Yes Brian M, time to update that year-old last post you did...
Meanwhile Howie's book is ranked higher sales-wise than Deval's.
 
I don't see why Howie's going to be crying about the fact that the Globe shed 10% of its circulation (a higher burn rate than at the Herald) in the past six months.
 
Dan Kennedy at Media Nation has a link to a graph showing boston.com's unique visitors, and it's much higher than the Herald's. Now if they could only monetize it.
 
So the Globe's decline began earlier, and is slowing earlier. Still half of the paper it used to be under the Taylors.
 
Cap-n Spackle said:
Laurence Glavin said:
Now if they could only monetize it.
They could put up a pay wall. It worked out so well for their parent company.

A pay wall will be installed at the Boston Globe sometime this year. The NYT first brought it to the T&G, then the parent newspaper, and sooner rather than later, the Globe. I believe this was announced a few weeks back.

I'm not sure how the NYT or the Globe pay wall will be set-up but with the T&G, certain things such as the obituaries and classifieds are free. However in order to view the content specifically written by T&G staff, you need to sign up. You will be able to access 10 stories a month but after that you need to pay by the individual article or pay for an on-line subscription. Stories from the AP are always free.

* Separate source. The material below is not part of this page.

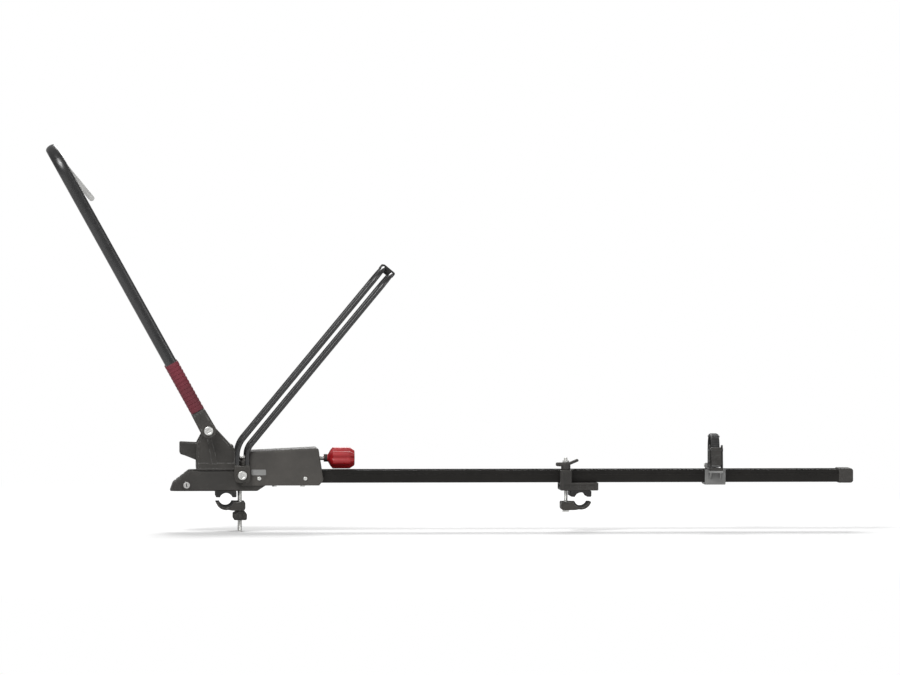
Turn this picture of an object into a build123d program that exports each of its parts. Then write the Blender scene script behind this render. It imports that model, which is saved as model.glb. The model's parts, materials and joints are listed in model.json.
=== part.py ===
from build123d import *
import os
from math import cos, pi, radians, sin, tan

os.makedirs("parts", exist_ok=True)

# A roof carrier that holds a bicycle by its wheels. X runs to the rear, Y across, Z up.
# The origin is on the axis of the front crossbar, on the carrier's middle plane. Millimetres.

# Fits and gaps shared by all pieces
run_gap = 0.05
slide_gap = 0.3
seat_gap = 0.2
overrun = 5

# Crossbars of the car that the carrier is clamped round
bar_radius = 14.3
bar_spacing = 755

# Travels of the moving pieces
carriage_travel = 25
claw_travel = 20

# Bar pads and claws
pad_crown = 4
pad_half_length = 22
pad_skirt = 5
pad_inner_y = 24
pad_width = 28
liner_thick = 2.5
liner_lip = 5
claw_wall = 5.5
claw_width = 26
claw_y = 38
boss_reach = 11
boss_height = 18.5
stud_radius = 4
stud_offset = 30
stud_root = 24
hand_knob_radius = 16
hand_knob_height = 20
hand_knob_lobes = 6
hand_knob_lobe_radius = 5
hand_knob_edge = 2

# Tray profile
tray_width = 72
tray_height = 27
tray_wall = 2.2
tray_channel = 13
tray_start = 62
tray_end = 1310
slot_mouth = 9
slot_width = 18
slot_height = 7
foot_width = 8

# Tray end cap
cap_length = 31
cap_overhang = 2
cap_plug = 18
cap_round = 6
cap_overlap = 2

# Head base
deck_height = 62
base_half_width = 52
nose_tip = -118
nose_brow_x = -112
nose_brow_z = 36
nose_top_x = -78
base_play = 0.8
base_step_start = 66
base_step_end = 84
base_rear_bottom = 30
base_corner = 16
base_brow_round = 10
nose_pocket_start = -74
nose_pocket_end = -6
nose_pocket_half = 26
nose_pocket_roof = 50
nose_rib = 4
bulkhead_inset = 20
bulkhead_thick = 10
bulkhead_half_width = 44
bulkhead_margin = 16
tray_bolt_front = 104
tray_bolt_inset = 34
tray_bolt_radius = 3
bolt_head_radius = 5
bolt_head_height = 4
tray_nut_length = 20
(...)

If the Herald keeps their website free, IMHO this will be a big win for them to better compete with the Globe.
 
I've seen it at other newspapers. There's been flooding up in the Champlain Valley and the Burlington (VT) Free Press has coverage of it. I was curious to see if there was any flooding down in Rutland so I went to the Rutland Herald's site--well, you can see it if you're a subscriber to the paper...or
if you're not, you can pay $1 for a "day pass" to see it for one day. No thanks. Salem News did same thing some years ago but changed back. (I think you got headline and a couple lines for free but would have to be a subscriber to read more.) Also the Herald attempted to charge people to read Howie's columns online (if you were a B-Herald subscriber you didn't have to pay). That stopped.

Also the Globe has had a bit of a wall for reading articles--sometimes you'd have to "log in" to read them. I used
to subscribe so I do have an account with them and would have to log in.
 
Don't know why they can't have an ad-free version while having a free (ad-supported) version for everyone else.
 
DavidZ said:
A pay wall will be installed at the Boston Globe sometime this year.

The Globe has had a pay wall for the Globe Reader (using Adobe AIR) for over two years, and for subscribers to get past it you need a seven-day subscription. The Times, OTOH, lets any subscriber to the dead-tree format through, even if it's just the Sunday edition.

DavidZ said:
If the Herald keeps their website free, IMHO this will be a big win for them to better compete with the Globe.

Not for long. Any newspaper that doesn't move to a pay wall, whether it's now or five years from now, will not survive. The rate at which newspaper circulation is declining is steep and getting steeper. A newspaper that wants to be in business a decade from now had better figure out how to make money from their web sites and apps *now*.
 
It's being reported at universalhub.com that the Boston Globe may actually print and deliver the Boston Herald. Hmmm...since I've never had a lobotomy, I never listen to Howie's show on WRKO (except occasionally for the Max Robinson segment if I'm on the road at that time). I don't know if he's mentioned this yet. The Globe could be the savior of his (largely unedited by a journalist) column, which probably provides a sizable portion of his income.